Нужно быть особо узколобым, чтобы взглянуть на все богатство возможностей мира внутреннего сгорания и сказать: «Да. Я хочу четырехдверный седан.» И нужно быть совсем уж неординарной личностью, чтобы решить: «А из всех четырехдверных седанов я хочу именно Hyundai i40.»
Главная проблема — в том, что все великие автомобильные компании были основаны одним человеком, у которого было провидение. Колин Чепмэн, Энцо Феррари, Сэр Уильям Лайонс и другие. Hyundai же, с другой стороны… Ну, ее основал мужчина по имени Чун Дзю-юн, который родился на территории современной Северной Кореи в страшной нищете. Почти как в скетче Монти Пайтона «Четыре Йоркширца», только хуже. Собрать достаточно денег, чтобы купить билет на поезд и уехать из деревни, он смог лишь украв и продав корову своего отца.
Позже, в большом городе, он перебивался с одной работы на другую — то грузчиком, то разнорабочим.

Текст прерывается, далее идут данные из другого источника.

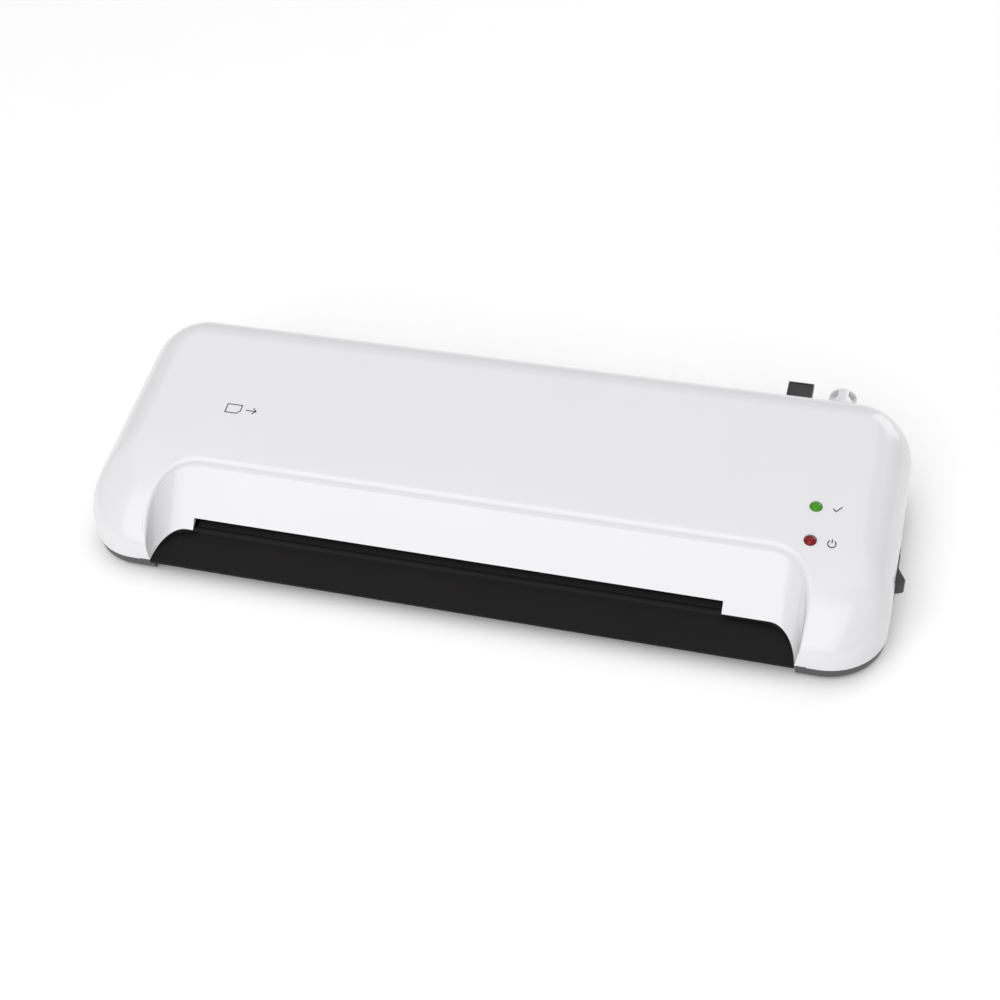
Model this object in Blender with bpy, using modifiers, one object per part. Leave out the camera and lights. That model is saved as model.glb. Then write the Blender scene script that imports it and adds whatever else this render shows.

В конце концов он открыл автомастерскую, но во время войны японское колониальное правительство реквизировало ее в пользу сталелитейной компании. Все было кончено. Г-н Чун закончил там, где и начинал. В провинциальной деревне на севере, с отцом, у которого не было коровы.
После окончания войны он открыл строительную фирму, которая, как он считал, могла бы участвовать в восстановительных работах. Он не прогадал, и сегодня Hyundai превратилась в мультинациональный конгломерат. А на фоне ее автомобильного подразделения Mercedes-Benz выглядит гаражным кооперативом. Только один завод способен производить до 1,6 млн. машин в год.
Это неверорятная история из серии «из грязи в князи», и для меня было бы огромной честью встретиться с человеком, который все это начал. Но хочу ли я купить одну из его машин? Нет. По той самой причине, по которой я скорее куплю сыр в магазине деликатесов, чем в Walmart. Ингридиенты, может, и одинаковые. И на вкус похоже. Но лучше покупать у того, кто хочет делать сыр, а не у того, кто делает сыр, чтобы заработать денег.